According to the federal government, Windsor only permitted 346 units; well below the target of 953.

Jelena Payne, the city’s commissioner of economic development and innovation said the real number is actually 1,154 units for all of 2023.

The problem dates back to October 2023, according to Payne, when the city learned CMHC would start tracking the numbers.

“We immediately realized there was a discrepancy,” Payne said Monday. “We have spent the last couple of months reopening every single permit from 2023 and manually counting the number of units attached to every single permit.

Payne said they have had several meetings with CMHC and MMAH (Ministry of Municipal Affairs and Housing) to “rectify those numbers” going forward.

“We now have an understanding of how these numbers are being calculated, tracked, measured, reported, the time they need to be reported by and that will be put in place moving forward,” said Payne.

She also told council they have a “dedicated person manually counting, manually checking, every month going forward.”

According to CMHC, a start is defined as the beginning of construction work on a building.

“This is usually when the concrete has been poured for the whole of the footing around the structure or an equivalent stage where a basement will not be part of the structure,” David Harris with CMHC media relations said in a written statement.

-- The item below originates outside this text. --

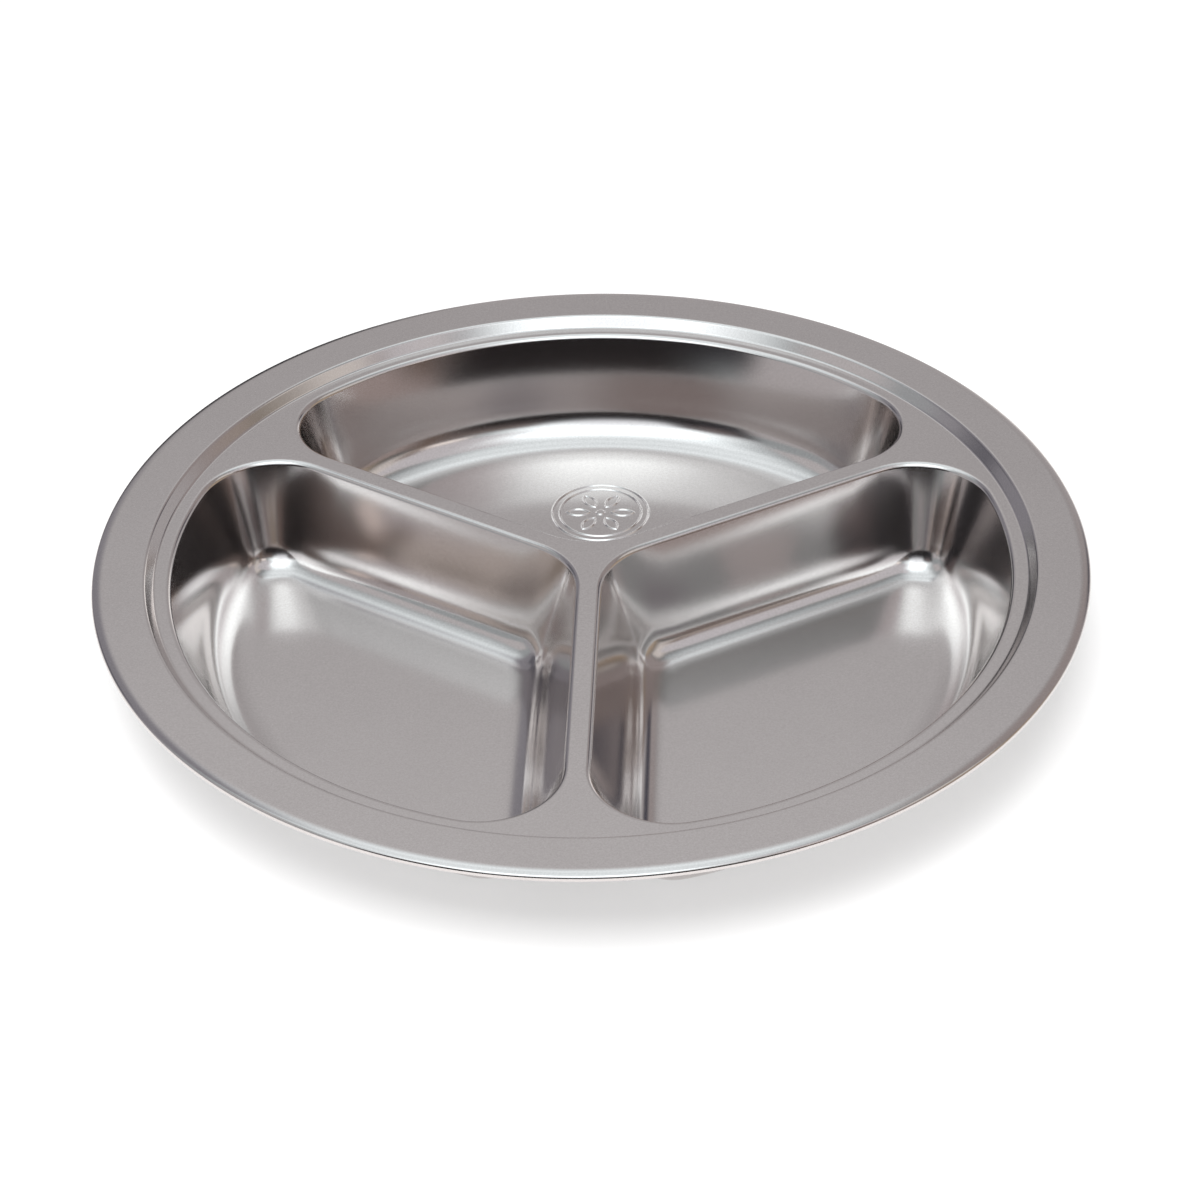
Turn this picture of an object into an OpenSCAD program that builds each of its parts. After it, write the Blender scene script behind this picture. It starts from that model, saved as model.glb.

He said multi-unit structures are counted one the foundation is poured.

“For example, once a foundation is poured for a 20-unit building, 20 starts are counted,” Harris wrote.

CMHC said they base their data and determine the construction start, from building permits issued by each respective municipality.

CMHC won’t comment on how Windsor counts its starts, or the discrepancy between the figures.

Payne told council they are counting by the permits issued, not necessarily when the work begins.

“The City of Windsor is working with other municipalities in Ontario, AMO, MMAH and CMHC to define a reliable and prescribed measurement of a housing start that is the same for all municipalities across the province and its reporting to CMHC,“ spokesperson Jason Moore told CTV News late Wednesday.